How this calculator supports better mortgage planning
A property purchase cost calculator UK is not only about taxes. It also helps you decide the right deposit strategy. For many buyers, increasing deposit by a few percentage points can improve product options and reduce monthly repayments, but you must still retain enough liquidity for fees and moving costs. The calculator makes that trade-off visible in seconds.
Try running your numbers at 10%, 15%, and 20% deposit. Compare not just mortgage amount, but leftover emergency cash after completion. A buyer with slightly higher monthly payments but stronger cash buffer can sometimes be financially safer than a buyer who empties savings to reduce loan size.
Official sources you should check before exchange
Always verify current tax and policy details directly from government sources, especially if you are near a threshold or buying an additional property. Useful official references include:
- UK Government SDLT residential rates
- UK Government first-time buyer SDLT relief guidance
- Office for National Statistics UK House Price Index
Final checklist before you submit an offer
- Confirm tax estimate with your conveyancer for your exact circumstances.
- Get written quotes for legal work, survey, broker, and removals.
- Check whether lender product fee is paid upfront or added to the mortgage.

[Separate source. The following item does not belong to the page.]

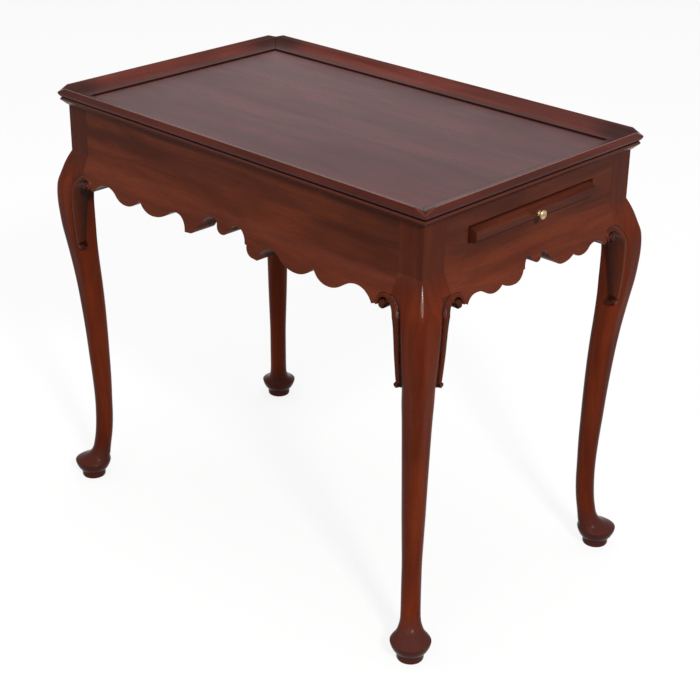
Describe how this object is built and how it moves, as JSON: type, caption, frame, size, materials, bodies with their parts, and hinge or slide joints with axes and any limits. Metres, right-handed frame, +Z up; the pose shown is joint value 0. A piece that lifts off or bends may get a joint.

- Keep a post-completion reserve for urgent repairs and household setup.
- Review your numbers again after survey results, as renegotiation can change costs.
Used correctly, a property purchase cost calculator UK gives you clarity, negotiating confidence, and fewer surprises near completion. It helps you move from rough affordability estimates to an operational cash plan. If you are buying soon, treat the calculator as a planning tool you revisit at each stage: before viewing, before offering, after mortgage in principle, and again just before exchange. That discipline can save stress, protect your contingency fund, and help you complete with confidence.